Port lotniczy Okęcie, wczesny wieczór. On – wysoki, opalony, lekko dla efektu podbity „koksem”, taki ryczący czterdziestek. Ona – kryzys wieku średniego, czyli ładna, zgrabna, w wieku ledwo popoborowym, tak mniej więcej. Widać na pierwszy rzut oka, że znają się krótko, acz są już w pewnej zażyłości.
Czyli seks był.
(Swoją drogą, z wszelkiego rodzaju określeń na ‘zrobienie loda’ najbardziej podoba mi się ‘opierdol mi hałabałe’, co jest pięknym przykładem na stosowanie współczesnej polszczyzny).

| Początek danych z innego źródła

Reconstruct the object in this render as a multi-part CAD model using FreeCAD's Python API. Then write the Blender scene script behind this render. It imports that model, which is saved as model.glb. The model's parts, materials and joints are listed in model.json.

Traf chciał, że już po przejściu kontroli pasażerskiej, spacerując po strefie wolnocłowej natrafiają na kolegę naszego bohatera (żeby nie rzec klona), który – jak się okazuje – „zupełnym przypadkiem” także leci tym samym rejsem, do tego samego ciepłego miasta co oni, ba!, nawet w jednym hotelu będą pomieszkiwać.
Pan najwyraźniej zapomniał powiedzieć swojej Niuni, że to będzie wyjazd z trójkątem. A właściwie w trójkącie.
Dziewczę chyba doznało pewnego zwątpienia, a nawet i obaw, ponieważ urwało się panom i odnalazłszy oficera straży granicznej poprosiło, aby ją pod jakimś pretekstem zatrzymać („Passenger Stanislav Paluch, wrdl wrldl wrw…”) i nie pozwolić polecieć, a w razie czego pomóc, jako że kompan bardzo nalegał na jej towarzystwo w tym wyjeździe.